Gedeelde geschiedenis
De Lebuïnus is voor de oud-katholieken echter niet zomaar een geschikt gebouw – de kerk deelt een lang stuk van haar geschiedenis met die van het bisdom Utrecht. De Angelsakische missionaris Lebuïnus steekt in 768 de IJssel over om aan de Saksen het Evangelie te brengen. Hij bouwt in Deventer de eerste houten kerk. Tijdens de invallen van de Vikingen wordt Deventer flinke tijd de belangrijkste woonplaats van de bisschop van Utrecht. De heilige bisschop Radboud (+920) vindt hier zijn begraafplaats.
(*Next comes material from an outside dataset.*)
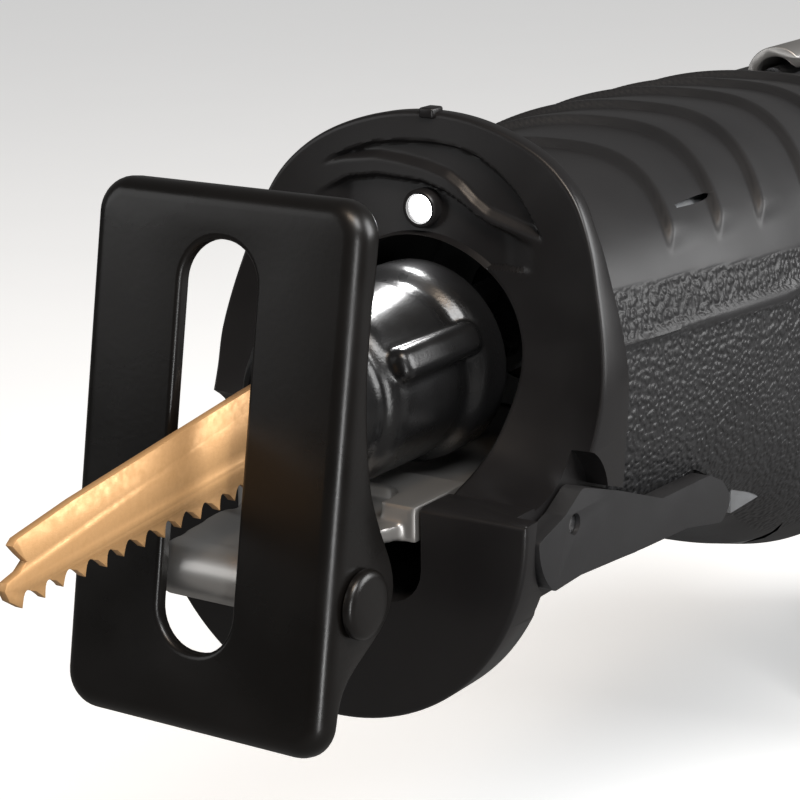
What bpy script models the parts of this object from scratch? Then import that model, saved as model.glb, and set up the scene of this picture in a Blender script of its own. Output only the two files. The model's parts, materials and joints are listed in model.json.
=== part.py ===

Ook in latere eeuwen behoudt de Lebuïnuskerk een belangrijke status binnen het bisdom. In 1040 geeft bisschop Bernold opdracht voor de bouw van een grote romaanse basiliek, waarvan met name de crypte en enkele zuilen zijn bewaard. De huidige gotische hallenkerk is gebouwd tussen 1450 en 1525.

Bisdom Deventer
Bij de reorganisatie van de katholieke kerk in 1559 wordt dit gebouw de kathedraal van het nieuwe bisdom Deventer. Als bisschop wordt in 1570 Aegidius de Monte (Jillis van den Bergh, ca. 1520-1577) geïnstalleerd. Hij maakt veel werk van de visitatie (werkbezoeken) aan parochies in zijn bisdom, en van het functioneren van de Lebuïnus als kathedraal. Die situatie duurt niet lang. Als De Monte plotseling overlijdt, krijgt hij ten gevolge van de opstand tegen Spanje en de officiële overgang van Deventer naar de reformatie lange tijd geen opvolger. Wel functioneert tijdens een katholiek intermezzo de uit Haarlem verbannen tweede bisschop van Haarlem, Godfried van Mierlo (1518-1587), nog een korte tijd als wijbisschop vanuit deze kerk. De Monte en Van Mierlo liggen in een grafkelder voor het hoogkoor begraven. Sinds 1591 wordt de Lebuïnuskerk door de protestanten gebruikt.

Oud-katholiek Deventer
In 1723 ontstaat het schisma tussen Utrecht en Rome, de scheuring in de Nederlandse katholieke kerk waaruit de huidige oud-katholieke en rooms-katholieke kerken in ons land ontstaan zijn. De eerste, de oud-bisschoppelijke cleresie, bezet de zetels van Utrecht en Haarlem, en gaat in 1757 over tot het wijden van een titulaire bisschop van Deventer, die overigens steeds in het aartsbisdom als pastoor functioneert. In 1982 is besloten Deventer voorlopig vacant te laten.

Installatie in Utrecht
Op zondag 19 september zal de aartsbisschop van Utrecht alsnog op zijn cathedra in de kathedrale kerk in Utrecht worden geïnstalleerd. Dan zal de deken van het Kapittel hem de staf van Utrecht, die sinds aartsbisschop Petrus Codde († 1710) in gebruik is, overhandigen. De verbinding met de kathedrale tijd van de Lebuïnuskerk zal dan klinken wanneer een gebed voor de bisschop zal worden gezongen uit het pontificale – het gebedenboek voor bisschoppelijke diensten – dat bisschop De Monte in Deventer gebruikt heeft.